It took a few moments for the information Gates gave John Lewis to sink in. Then, Lewis seemed to recognize the irony that nearly 100 years after his great-great-grandfather registered to vote, the nation would have to reinstate that right for African-Americans. Lewis tried to hold back his tears, but he could not.

In the last three decades of the 1800s, until the Voting Rights Act of 1965, it was mostly Democrats in the South who suppressed voting by minorities. That began to change during the presidency of Franklin Roosevelt as Democrats over a period of 25 years became more and more identified with the movement for civil rights for all Americans, and became a minority party throughout the South.

Republicans in the North worked to suppress voting, too — mostly to prevent immigrants, blue-collar workers, and the poor from voting — with tricky procedural rules, such as requiring voters to cancel their registration after moving before being allowed to re-register, or commanding some voters to have authenticated naturalization papers with them at the polls.

Now, throughout the country it is the Republican party that systematically devises ways, old and new, to reduce registration and suppress voting by people they deem unlikely to support Republican causes: minorities, elderly people, and college students. The virtual Tea Party takeover of the Republican Party during the past two years has provided a new impetus for Republican voter suppression.

I remember learning about voter suppression first in 1971, during the nomination hearings into the appointment of William Rehnquist to the U. S. Supreme Court. In the 1964 elections, Rehnquist served as a Republican poll watcher whose job was to delay every minority voter that he could based on the supposition that they would vote Democratic.

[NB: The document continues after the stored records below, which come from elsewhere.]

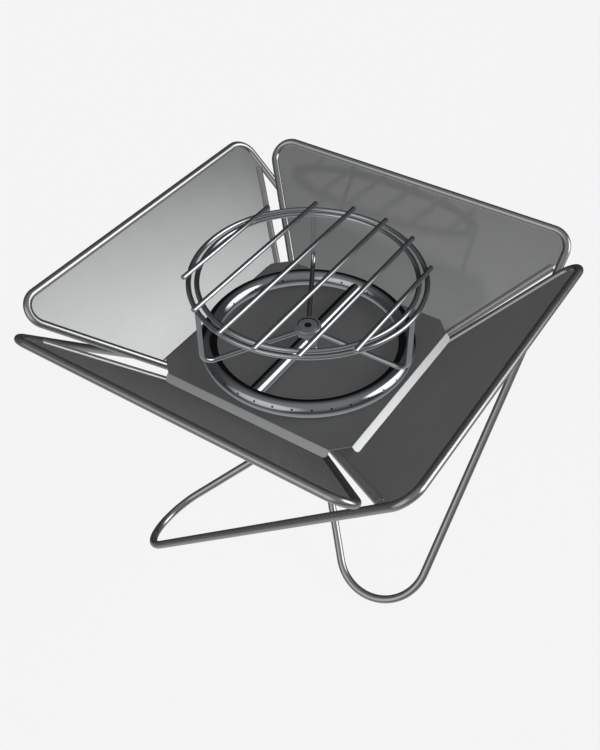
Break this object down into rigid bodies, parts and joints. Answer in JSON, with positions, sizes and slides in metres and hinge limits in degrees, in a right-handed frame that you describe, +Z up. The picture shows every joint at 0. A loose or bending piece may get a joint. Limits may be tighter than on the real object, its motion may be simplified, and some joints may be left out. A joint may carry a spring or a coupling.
{
  "type": "camping stove",
  "caption": "Open-frame camping stove: sloping sheet wings on bent-rod legs, a tray, a ring gas burner and a round wire pot stand.",
  "frame": {"origin": "centre of the footprint on the ground, on the burner's upright axis", "axes": "+Z up, +Y along the grill rods and the feed bar, +X towards the stand leg between the other two"},
  "size_m": [0.4078, 0.4078, 0.2906],
  "materials": {
    "loop_rod": "bright drawn stainless rod",
    "wing_sheet": "satin stainless sheet",
    "tray_sheet": "satin stainless sheet",
    "burner_tube": "polished stainless tube",
    "gas_brass": "turned brass",
    "zinc_steel": "plated washer",
    "stand_wire": "polished wire"
  },
  "bodies": {
    "frame": {"wing_rear_loop": "loop_rod", "wing_rear_panel": "wing_sheet", "wing_left_loop": "loop_rod", "wing_left_panel": "wing_sheet", "wing_front_loop": "loop_rod", "wing_front_panel": "wing_sheet", "wing_right_loop": "loop_rod", "wing_right_panel": "wing_sheet"},
    "tray_unit": {"tray": "tray_sheet", "burner_ring": "burner_tube", "feed_bar_front": "burner_tube", "feed_bar_rear": "burner_tube", "hub_body": "burner_tube", "gas_stem": "gas_brass", "tray_washer": "zinc_steel", "lock_nut": "gas_brass", "jet_holder": "gas_brass", "gas_jet": "gas_brass", "inlet_union": "gas_brass"},
    "pot_stand": {"stand_boss": "stand_wire", "stand_ring_outer": "stand_wire", "stand_ring_inner": "stand_wire", "stand_leg_right": "stand_wire", "stand_leg_rear": "stand_wire", "stand_leg_left": "stand_wire", "grill_rod_1": "stand_wire", "grill_rod_2": "stand_wire", "grill_rod_3": "stand_wire", "grill_rod_4": "stand_wire", "grill_rod_5": "stand_wire", "grill_rod_6": "stand_wire"},
    "clamp": {"clamp_screw": "stand_wire"}
  },
  "joints": [
    {"name": "tray_lift", "type": "slide", "parent": "frame", "child": "tray_unit", "axis": [0, 0, 1], "range_m": [0, 0.2]},
    {"name": "stand_turn", "type": "hinge", "parent": "tray_unit", "child": "pot_stand", "pos_m": [0, 0, 0.2216], "axis": [0, 0, 1], "continuous": true},
    {"name": "clamp_turn", "type": "hinge", "parent": "tray_unit", "child": "clamp", "pos_m": [0, 0, 0.224], "axis": [0, 0, 1], "continuous": true}
  ]
}
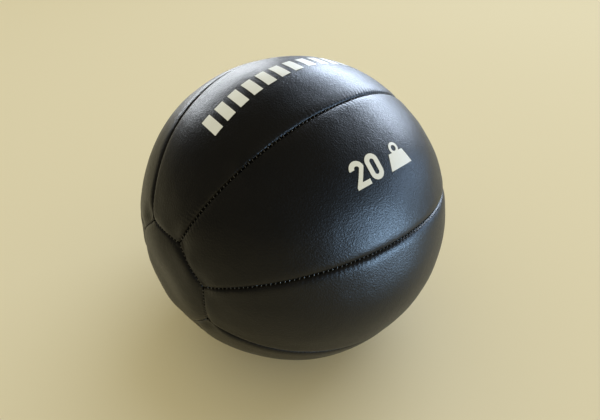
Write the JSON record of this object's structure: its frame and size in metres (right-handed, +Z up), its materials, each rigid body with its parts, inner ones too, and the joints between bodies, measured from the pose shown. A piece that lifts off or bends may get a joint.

Reporter Dennis Roddy described Rehnquist’s actions:

He knew the law and applied it with the precision of a swordsman. He sat at the table at the Bethune School, a polling place brimming with black citizens, and quizzed voters ad nauseam about where they were from, how long they’d lived there — every question in the book. A passage of the Constitution was read and people who spoke broken English were ordered to interpret it to prove they had the language skills to vote.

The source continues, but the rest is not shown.